Diese spannende Geschichte des foucaultschen Pendels als kulturhistorisches Objekt von seinen Anfängen bis in die Gegenwart hat Wissenschaftshistoriker Michael Hagner in seinem schönen Buch »Foucaults Pendel und wir« dargestellt. Hagner ist Professor für Wissenschaftsforschung an der ETH Zürich und untersucht das Verhältnis von Kunst und Wissenschaft. Sein Werk ist mit dem Untertitel »Anlässlich einer Installation von Gerhard Richter« versehen. Im Juni 2018 hat der genannte Künstler in der Dominikanerkirche im Zentrum von Münster ein Foucault-Pendel – kombiniert mit großen grauen Glastafeln – installiert und der Stadt geschenkt. Man könnte sagen, die Transformation des Pendels vom Schauexperiment zum Kunstwerk hat hier seinen einstweiligen Abschluss gefunden. Hagners gut lesbares Buch zeigt in eindrucksvoller Weise, wie Wissenschaft, Politik und Kunst miteinander verwoben sind.

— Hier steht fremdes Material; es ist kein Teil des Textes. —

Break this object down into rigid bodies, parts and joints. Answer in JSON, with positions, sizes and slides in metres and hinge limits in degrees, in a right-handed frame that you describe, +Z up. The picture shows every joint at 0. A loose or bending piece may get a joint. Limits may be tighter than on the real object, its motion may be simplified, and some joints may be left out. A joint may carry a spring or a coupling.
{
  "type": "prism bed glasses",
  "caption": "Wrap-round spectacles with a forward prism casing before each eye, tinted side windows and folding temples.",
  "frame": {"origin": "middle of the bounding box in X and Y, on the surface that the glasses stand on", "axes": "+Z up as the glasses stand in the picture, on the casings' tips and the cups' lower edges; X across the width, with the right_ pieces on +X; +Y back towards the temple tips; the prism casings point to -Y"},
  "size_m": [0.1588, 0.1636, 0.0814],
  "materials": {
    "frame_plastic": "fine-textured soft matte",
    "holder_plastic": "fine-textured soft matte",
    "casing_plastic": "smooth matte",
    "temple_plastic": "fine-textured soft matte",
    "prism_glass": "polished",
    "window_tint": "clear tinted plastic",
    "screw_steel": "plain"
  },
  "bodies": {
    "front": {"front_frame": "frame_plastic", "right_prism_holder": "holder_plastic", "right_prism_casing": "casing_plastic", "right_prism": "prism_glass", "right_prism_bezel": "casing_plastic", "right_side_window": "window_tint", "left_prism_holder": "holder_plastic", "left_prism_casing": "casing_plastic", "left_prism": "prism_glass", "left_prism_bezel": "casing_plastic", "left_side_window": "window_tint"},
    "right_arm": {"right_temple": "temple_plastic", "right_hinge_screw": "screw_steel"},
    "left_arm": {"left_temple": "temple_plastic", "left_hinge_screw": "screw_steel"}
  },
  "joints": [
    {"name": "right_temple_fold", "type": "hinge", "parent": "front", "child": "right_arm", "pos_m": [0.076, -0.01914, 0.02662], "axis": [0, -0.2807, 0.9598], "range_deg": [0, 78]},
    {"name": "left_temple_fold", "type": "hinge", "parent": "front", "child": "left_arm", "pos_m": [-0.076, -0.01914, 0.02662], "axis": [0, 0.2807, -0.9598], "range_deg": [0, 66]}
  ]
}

Einen weniger guten Eindruck hinterlässt die antikirchliche Haltung des Autors, denn sie verleitet ihn an mancher Stelle zu Ungenauigkeiten und Verkürzungen. Es ist traurige Tatsache, dass Kopernikus' »De revolutionibus orbium coelestium« erst 1835 aus dem »Index librorum prohibitorum« genommen wurde, also aus der Liste der Bücher, die ein braver Katholik nicht lesen darf. Doch Hagner erweckt den Eindruck, es sei noch im 19. Jahrhundert nötig gewesen, die Kirchenoberen davon zu überzeugen, dass die Erde sich um die Sonne bewegt. So wundert er sich, dass Bischöfe bereitwillig die bestens geeigneten Kathedralen für Pendelvorführungen zur Verfügung stellten.

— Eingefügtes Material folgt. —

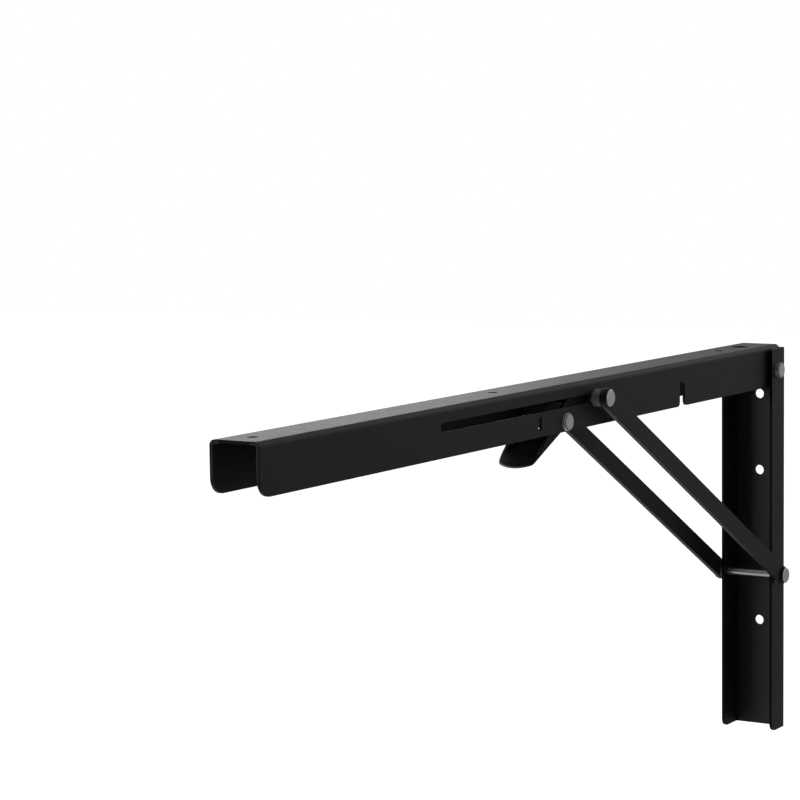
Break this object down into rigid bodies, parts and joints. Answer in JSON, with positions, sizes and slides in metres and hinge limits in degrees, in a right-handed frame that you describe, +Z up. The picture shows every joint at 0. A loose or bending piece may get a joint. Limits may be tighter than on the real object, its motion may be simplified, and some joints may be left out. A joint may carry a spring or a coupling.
{
  "type": "folding shelf bracket",
  "caption": "Folding shelf bracket: a wall channel, a slotted arm, two struts and a spring-loaded release lever that locks the arm level.",
  "frame": {"origin": "middle of the wall plate's back face, on the wall and on the middle plane", "axes": "+Y into the wall, +X across the bracket, +Z up; the arm reaches out along -Y"},
  "size_m": [0.042, 0.502, 0.2126],
  "materials": {
    "black_coat": "fine-grained matt black powder coat",
    "lever_coat": "fine-grained matt black powder coat",
    "bare_steel": "bare turned steel",
    "bush_steel": "dull grey steel",
    "spring_steel": "drawn spring wire"
  },
  "bodies": {
    "wall": {"wall_plate": "black_coat", "top_pivot_rod": "bare_steel", "top_washer_left": "bush_steel", "top_washer_right": "bush_steel"},
    "arm": {"arm_channel": "black_coat", "lever_pivot_rod": "bare_steel", "lever_spring": "spring_steel"},
    "struts": {"strut_left": "black_coat", "strut_right": "black_coat", "bottom_pivot_rod": "bare_steel", "bottom_washer_left": "bush_steel", "bottom_washer_right": "bush_steel", "strut_rivet_left": "bare_steel", "strut_rivet_right": "bare_steel"},
    "slide_pins": {"slide_stud_left": "bare_steel", "slide_stud_right": "bare_steel", "slide_bush_left": "bush_steel", "slide_bush_right": "bush_steel"},
    "lever": {"release_lever": "lever_coat"}
  },
  "joints": [
    {"name": "arm_fold", "type": "hinge", "parent": "wall", "child": "arm", "pos_m": [0, -0.0107, 0.0936], "axis": [1, 0, 0], "range_deg": [0, 90]},
    {"name": "strut_swing", "type": "hinge", "parent": "wall", "child": "struts", "pos_m": [0, -0.0118, -0.0189], "axis": [1, 0, 0], "range_deg": [0, 118.57]},
    {"name": "pin_slide", "type": "slide", "parent": "arm", "child": "slide_pins", "axis": [0, -1, 0], "range_m": [0, 0.14211]},
    {"name": "lever_press", "type": "hinge", "parent": "arm", "child": "lever", "pos_m": [0, -0.2485, 0.0893], "axis": [-1, 0, 0], "range_deg": [0, 30], "stiffness_Nm_per_rad": 0.3, "springref_deg": -17.19, "deforming": ["lever_spring"]}
  ],
  "couplings": [
    {"joint": "strut_swing", "follows": "arm_fold", "ratio": 1.3174},
    {"joint": "pin_slide", "follows": "arm_fold", "m_per_rad": 0.090462}
  ]
}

Gelegentlich scheint der Verfasser auch die tägliche Rotation der Erde und ihre jährliche Bewegung durcheinanderzuwerfen oder zumindest als austauschbar zu betrachten. Dabei beweist das foucaultsche Pendel streng genommen keineswegs irgendetwas hinsichtlich der Jahresbewegung. Nur weil die Erde rotiert, muss sie noch lange nicht um die Sonne kreisen. Den ersten wirklichen Beweis dafür erbrachte Friedrich Wilhelm Bessel 1838: Schon Kopernikus hatte erkannt, dass die Fixsterne ihre scheinbare Position im Lauf des Jahres ändern müssten. Weil die Sterne aber so weit entfernt sind, ließ sich der winzige Effekt erst mit der Technik des 19. Jahrhunderts nachweisen.

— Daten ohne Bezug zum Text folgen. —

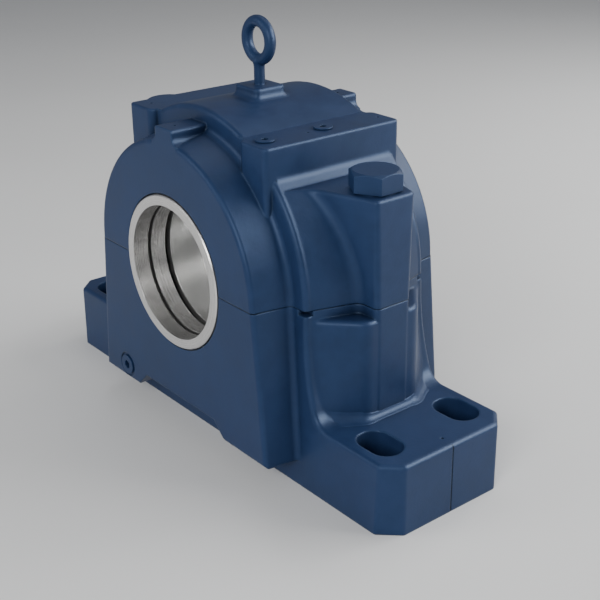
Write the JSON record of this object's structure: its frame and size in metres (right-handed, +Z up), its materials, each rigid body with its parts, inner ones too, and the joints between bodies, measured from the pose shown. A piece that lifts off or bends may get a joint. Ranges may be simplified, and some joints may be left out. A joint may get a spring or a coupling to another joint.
{
  "type": "split plummer block",
  "caption": "Split cast-iron plummer block with slotted feet, bolted cap, lifting eye, labyrinth seals and a spherical roller bearing on an adapter sleeve.",
  "frame": {"origin": "centre of the footprint on the mounting plane, under the middle of the shaft", "axes": "+Z up, Y along the shaft with the nut end at -Y, X along the feet"},
  "size_m": [0.575, 0.2368, 0.432],
  "materials": {
    "cast_paint": "satin dark blue paint over sand-cast iron",
    "fastener_paint": "satin dark blue paint",
    "machined_iron": "machined",
    "ground_steel": "ground",
    "ring_steel": "ground bearing steel",
    "roller_steel": "ground and honed",
    "cage_brass": "machined",
    "sleeve_steel": "turned",
    "seal_steel": "turned",
    "cord_rubber": "matt"
  },
  "bodies": {
    "housing": {"housing_base": "cast_paint", "housing_cap": "cast_paint", "cap_bolt_right": "fastener_paint", "cap_bolt_left": "fastener_paint", "eye_bolt": "fastener_paint", "grease_plug_front": "fastener_paint", "grease_plug_middle": "fastener_paint", "drain_plug": "fastener_paint", "dowel_pin_front": "ground_steel", "dowel_pin_rear": "ground_steel", "outer_ring": "ring_steel", "locating_ring_front": "machined_iron", "locating_ring_rear": "machined_iron"},
    "rotor": {"adapter_sleeve": "sleeve_steel", "lock_washer": "sleeve_steel", "lock_nut": "sleeve_steel", "inner_ring": "ring_steel", "labyrinth_ring_front": "seal_steel", "labyrinth_ring_rear": "seal_steel", "seal_cord_front": "cord_rubber", "seal_cord_rear": "cord_rubber"},
    "roller_cage": {"cage": "cage_brass", "guide_ring": "ground_steel", "rollers_front": "roller_steel", "rollers_rear": "roller_steel"}
  },
  "joints": [
    {"name": "shaft_turn", "type": "hinge", "parent": "housing", "child": "rotor", "pos_m": [0, 0, 0.188], "axis": [0, 1, 0], "continuous": true},
    {"name": "cage_turn", "type": "hinge", "parent": "housing", "child": "roller_cage", "pos_m": [0, 0, 0.188], "axis": [0, 1, 0], "continuous": true}
  ],
  "couplings": [
    {"joint": "cage_turn", "follows": "shaft_turn", "ratio": 0.4253}
  ]
}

Das letzte Kapitel von Hagners Buch ist im Inhaltsverzeichnis kursiv hervorgehoben. Es handelt sich um einen Essay über Gerhard Richters künstlerische Arbeit. Zunächst nähert sich Hagner wie ein Historiker dem Werk und betrachtet dessen Entstehungsgeschichte. Doch dann beginnt er zu assoziieren, bis er schließlich zum Ergebnis kommt, all die menschlichen und von Menschen gemachten Tragödien würden am Ende die Erde in ihrem Lauf nicht aufhalten. Die Erde tue das, »was sie immer schon getan hat, nachdem der Kosmos sich einigermaßen eingewackelt hatte: Sie dreht sich um die Sonne und um die eigene Achse.« Offenbar hat das foucaultsche Pendel Hagner sehr berührt.